Actually, if you understand the normal court martial system, the general is supposed to be the first step in the appeal process. This is like an appeals court judge telling the prosecutor what to do, not just the trial judge. The general is supposed to be independently reviewing the process and judgment of the trial court.

They brought in someone with no experience in criminal or military court procedure, which is absurd on its face.

3 whig { 10.07.07 at 4:40 am }

All enemies of the constitution, foreign or domestic, includes this administration. Can that be less than obvious to anyone?

4 Bryan { 10.07.07 at 11:19 am }

I didn’t have any problem figuring it out, and based on the number of resignations and retirements among the military lawyers, they know. The Judge Advocate Generals corps of all the services have been complaining about this since the beginning, but no one is listening to them. It was a Navy JAG, LCmdr Charles Swift, who filed the appeal in Hamdi v. Rumfield an won.

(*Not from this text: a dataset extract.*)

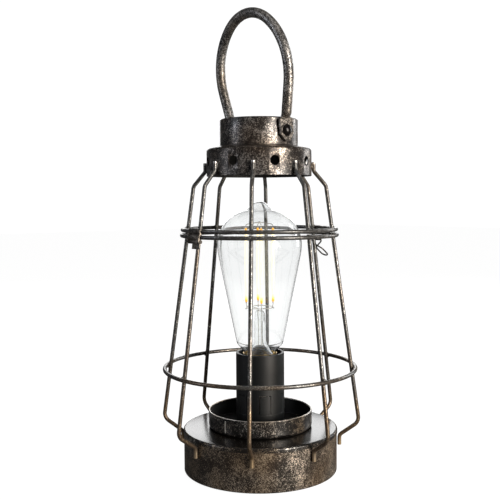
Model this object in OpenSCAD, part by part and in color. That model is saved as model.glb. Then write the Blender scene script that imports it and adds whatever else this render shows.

These people are doing their very best to corrupt the military justice system.

5 Badtux { 10.08.07 at 11:19 am }

They’re doing their best to turn the U.S. military into a third world military led by politically connected thugs and staffed with goons who can be used to impose order upon the United States in the event that such becomes called for. One of the first things you have to do in order to do that is get all the honorable careerists to resign or force them to retire. Now that Posse Comitatus has been repealed in all but name, it is now legal to use soldiers (as vs. National Guardsmen) for internal “police actions”. Only problem is, they’re all stuck in Iraq right now. Oops, guess Dear Leader wasn’t quite as smart as he thought he was…

6 Bryan { 10.08.07 at 11:38 am }

They have broken it again, and I’m not sure they are going to be able to rebuild on a voluntary basis after this adventure in imperialism. We could end up having to establish another draft just to fill the ranks.

There are so many groups that need to be flushed out, like the evangelicals in the Air Force, the gang members in the Army and Marines, that you wonder what will be left.

Robots and mercenaries are not the magic solution that Rumsfeld envisioned.

7 hipparchia { 10.08.07 at 9:10 pm }

that would be disheartening, to be the conquered country because your robots lost to their robots.

8 Bryan { 10.08.07 at 10:29 pm }

That was part of Rummy’s vision – automated wars. The man was mental.

9 whig { 10.08.07 at 11:10 pm }

Regulate the militia, all those bearing arms, and you don’t need a draft.

10 whig { 10.08.07 at 11:13 pm }

Rummy isn’t past-tense, he’s still at liberty.

11 Bryan { 10.08.07 at 11:43 pm }

They’ve broken the National Guard, too.

First the leaders, then the underlings. Rumsfeld’s power was given to him by the Shrubbery, and he kept it long after it was obvious he was unfit.